**** DATA RECORDS ****
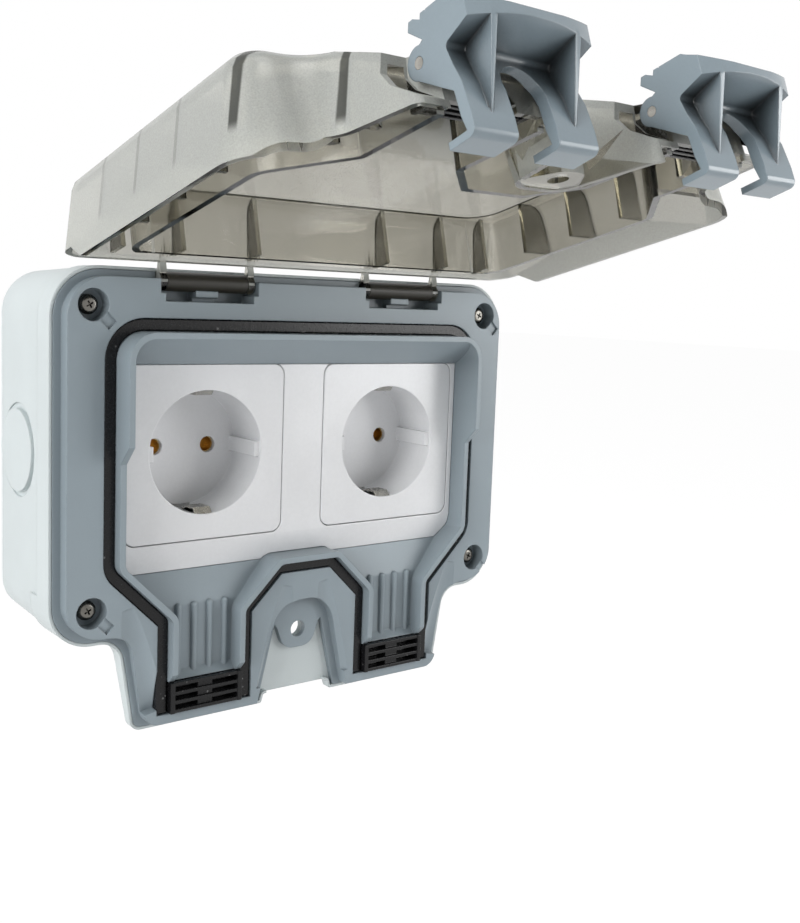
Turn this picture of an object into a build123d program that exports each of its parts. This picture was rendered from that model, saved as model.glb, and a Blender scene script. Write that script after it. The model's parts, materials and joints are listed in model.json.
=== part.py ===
****
**** DATA RECORDS ****
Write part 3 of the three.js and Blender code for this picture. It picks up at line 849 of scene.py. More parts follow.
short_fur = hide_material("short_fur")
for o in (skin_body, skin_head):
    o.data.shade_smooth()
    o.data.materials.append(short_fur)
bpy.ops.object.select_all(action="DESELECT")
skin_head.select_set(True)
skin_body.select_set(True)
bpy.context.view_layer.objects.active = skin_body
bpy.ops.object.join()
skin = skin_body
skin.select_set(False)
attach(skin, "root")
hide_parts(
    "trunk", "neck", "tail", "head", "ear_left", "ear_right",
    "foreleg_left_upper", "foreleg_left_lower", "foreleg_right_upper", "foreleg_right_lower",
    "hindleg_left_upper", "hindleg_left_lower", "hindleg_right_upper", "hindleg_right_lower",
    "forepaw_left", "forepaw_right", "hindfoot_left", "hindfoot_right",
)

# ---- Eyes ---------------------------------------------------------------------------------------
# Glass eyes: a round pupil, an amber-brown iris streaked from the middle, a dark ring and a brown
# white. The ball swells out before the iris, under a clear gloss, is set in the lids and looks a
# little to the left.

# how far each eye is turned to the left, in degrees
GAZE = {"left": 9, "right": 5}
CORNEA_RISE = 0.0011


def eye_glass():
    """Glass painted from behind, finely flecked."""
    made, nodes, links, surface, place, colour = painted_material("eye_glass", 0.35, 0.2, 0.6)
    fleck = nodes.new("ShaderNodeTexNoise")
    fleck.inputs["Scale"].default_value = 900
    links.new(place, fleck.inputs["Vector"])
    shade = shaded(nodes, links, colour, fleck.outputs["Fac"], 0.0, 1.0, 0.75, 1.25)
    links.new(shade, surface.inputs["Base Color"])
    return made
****
--- SET TASK ---
Return a copy of every line that includes the word "materials".

--- RESPONSE BELOW ---
Turn this picture of an object into a build123d program that exports each of its parts. This picture was rendered from that model, saved as model.glb, and a Blender scene script. Write that script after it. The model's parts, materials and joints are listed in model.json.
    o.data.materials.append(short_fur)